Organizational information: 
Formed and incorporated in 2010. 501(C)(3). 
The program carries liability insurance. 
Officers are appointed and Board of Directors is elected.

Policies: 
The program has written policies. 
This program accepts purebred Golden Retrievers only. 
Program considers adopting out of area only after exhausting defined service area for Goldens with special needs. 
Program requires return of dog if adopter cannot keep.
Program takes ownership of the dog upon Intake. 
Program require Home Visit before Adoption approval. 
Program follows up with adopter after placement. 
Dogs are observed and evaluated before adoption. 
All dogs are spayed/neutered before placement (unless medically contraindicated) 
All dogs receive all vaccines and regionally-appropriate tests before adoption.

Additional considerations: 
Prospective Adopters must complete an Adoption Application and provide proof of quality care for current and past pets. 
Veterinary reference checks will be conducted. 
As a minimum, confirmation from the current/past veterinarians of regular wellness visits and follow-up visits for the pet(s), that pets were kept up to date on vaccinations and regularly administered heartworm prevention and flea/tick prevention. 
Only non-aggressive Goldens will be accepted.


----------



## Regret (Mar 24, 2019)

Thanks for the quick response I've been trying to find the best rescue near me. Would you consider all of the rescues listed on GRCA site trustworthy?


----------



## CAROLINA MOM (May 12, 2009)

The groups listed on the National Rescue Committee are part of the GRCA.org.
In order to be listed on the National listing, they have to meet certain requirements which I don't know exactly what they are with the exception of the Written policies, being insured, and have elected Board members. 

Have a 501 (c) 3 Non profit status, their yearly financial records have to be available to the public. 

If you have any questions, contact the Rescue Group. Look at their website, the Adoption process, requirements and application for most groups is on their website. 

I used to volunteer with a Group in my State that is no longer operating. I adopted my Bridge girl through them, the adoption process was very thorough, I submitted my application, had a telephone interview with the President of the Rescue who was also the Adoption Coordinator. My personal and Vet references were checked, I had a volunteer do a home visit at my house.

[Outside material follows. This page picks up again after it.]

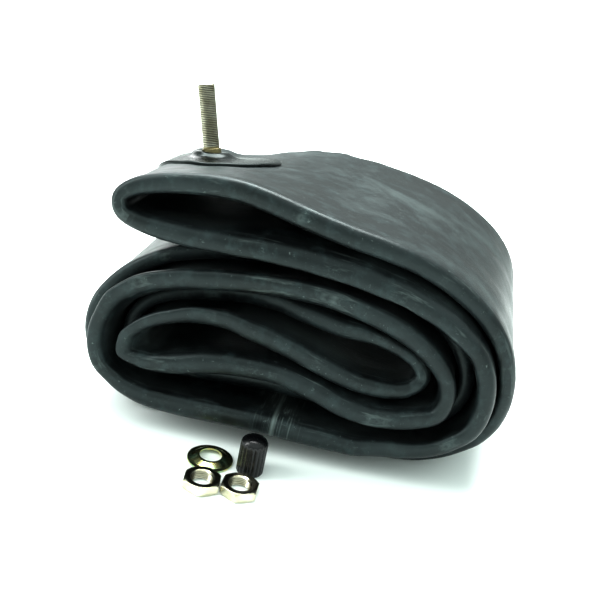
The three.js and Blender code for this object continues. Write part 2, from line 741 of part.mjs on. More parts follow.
const butylRubber = finish(0x2b3230, 0.55, 0);
const patchRubber = finish(0x121413, 0.2, 0);
const nickelPlate = finish(0xb4b1a2, 0.3, 1);
const brass = finish(0xb08d4c, 0.35, 1);
const steel = finish(0x9a9a98, 0.35, 1);
const sealRubber = finish(0xa03a2c, 0.6, 0);
const yellowZinc = finish(0xc9c08a, 0.3, 1);
const blackPlastic = finish(0x0d0f10, 0.3, 0);

// ---- The assembly -----------------------------------------------------------------------
const group = new THREE.Group();
const model = new THREE.Group();
model.position.set(-origin[0], -origin[1], 0);
group.add(model);

function add(name, shape, material, parent) {
  const geometry = geometryOf(shape instanceof THREE.BufferGeometry ? solid(shape) : shape);
  const mesh = new THREE.Mesh(geometry, material);
  mesh.name = name;
  parent.add(mesh);
  return mesh;
}

add('tube', tube(), butylRubber, model);
add('valve_patch', valvePatch(), patchRubber, model);

const valveGroup = new THREE.Group();
valveGroup.applyMatrix4(valve);
model.add(valveGroup);
add('valve_stem', valveStem(), nickelPlate, valveGroup);
add('core_plug', corePlug(), brass, valveGroup);
add('core_barrel', coreBarrel(), brass, valveGroup);
add('core_gasket', coreGasket(), sealRubber, valveGroup);
add('core_pin', corePin(), brass, valveGroup);
add('core_seat_seal', coreSeatSeal(), sealRubber, valveGroup);
add('core_spring', coreSpring(), steel, valveGroup);
add('core_cup', coreCup(), brass, valveGroup);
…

There was a list of questions they had and also walked through my entire house and backyard checking the living conditions, if my yard was fenced, the security of my fence and gate. I had an adoption contract that stated if for any reason I could no longer care for my girl for any reason during her life, I was to return her to the Rescue. 

After I adopted my girl, I volunteered doing telephone interviews of potential applicants, did home visits, shelter pulls, dog evaluations for surrenders, assisted with the intake process, helped with transports, and did temporary fostering. 

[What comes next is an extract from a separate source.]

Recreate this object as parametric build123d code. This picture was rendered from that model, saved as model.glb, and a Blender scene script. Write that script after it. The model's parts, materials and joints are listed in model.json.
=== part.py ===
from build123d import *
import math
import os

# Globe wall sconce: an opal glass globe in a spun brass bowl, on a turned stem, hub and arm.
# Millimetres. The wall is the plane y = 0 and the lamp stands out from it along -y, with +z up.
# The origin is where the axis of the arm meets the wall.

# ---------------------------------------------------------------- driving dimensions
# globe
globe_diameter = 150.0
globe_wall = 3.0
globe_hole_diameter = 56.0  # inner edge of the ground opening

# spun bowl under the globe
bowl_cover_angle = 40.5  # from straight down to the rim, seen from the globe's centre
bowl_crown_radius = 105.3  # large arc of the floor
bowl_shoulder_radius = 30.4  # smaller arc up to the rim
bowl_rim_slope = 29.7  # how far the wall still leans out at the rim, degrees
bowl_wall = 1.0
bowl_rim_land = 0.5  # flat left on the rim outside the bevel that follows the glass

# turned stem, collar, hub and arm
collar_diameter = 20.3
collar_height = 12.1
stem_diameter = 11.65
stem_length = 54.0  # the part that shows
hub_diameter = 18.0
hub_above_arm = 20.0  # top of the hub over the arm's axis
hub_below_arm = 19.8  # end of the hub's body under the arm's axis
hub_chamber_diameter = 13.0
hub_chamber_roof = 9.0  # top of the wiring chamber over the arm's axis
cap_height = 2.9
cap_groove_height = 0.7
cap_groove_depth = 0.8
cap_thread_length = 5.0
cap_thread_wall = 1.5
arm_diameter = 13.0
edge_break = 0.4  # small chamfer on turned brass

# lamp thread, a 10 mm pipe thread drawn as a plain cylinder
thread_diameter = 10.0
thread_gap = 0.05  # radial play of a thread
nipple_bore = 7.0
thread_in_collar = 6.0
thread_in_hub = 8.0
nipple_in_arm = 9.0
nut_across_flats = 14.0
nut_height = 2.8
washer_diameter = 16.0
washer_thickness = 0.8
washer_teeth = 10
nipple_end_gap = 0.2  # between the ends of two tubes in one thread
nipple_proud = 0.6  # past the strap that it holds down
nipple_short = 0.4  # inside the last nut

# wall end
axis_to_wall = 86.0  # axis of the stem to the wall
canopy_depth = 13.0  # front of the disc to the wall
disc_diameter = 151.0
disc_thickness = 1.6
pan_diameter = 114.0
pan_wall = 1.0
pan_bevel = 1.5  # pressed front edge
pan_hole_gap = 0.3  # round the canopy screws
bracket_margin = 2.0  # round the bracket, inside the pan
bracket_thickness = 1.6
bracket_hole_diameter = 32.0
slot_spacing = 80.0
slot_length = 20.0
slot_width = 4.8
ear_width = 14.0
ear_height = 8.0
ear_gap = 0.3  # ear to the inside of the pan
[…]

Each Group listed on the National Rescue committee listing operates within the GRCA.org's guidelines, they may differ to some degree but not that much.

All dogs that are taken into a Rescue program are screened, especially those where a person has surrendered the dog. The dog's temperament is evaluated, they receive a full medical exam, any health issues they have are treated before they are medically cleared then made available for adoption. 

If you have a specific question, I may be able to help you.


----------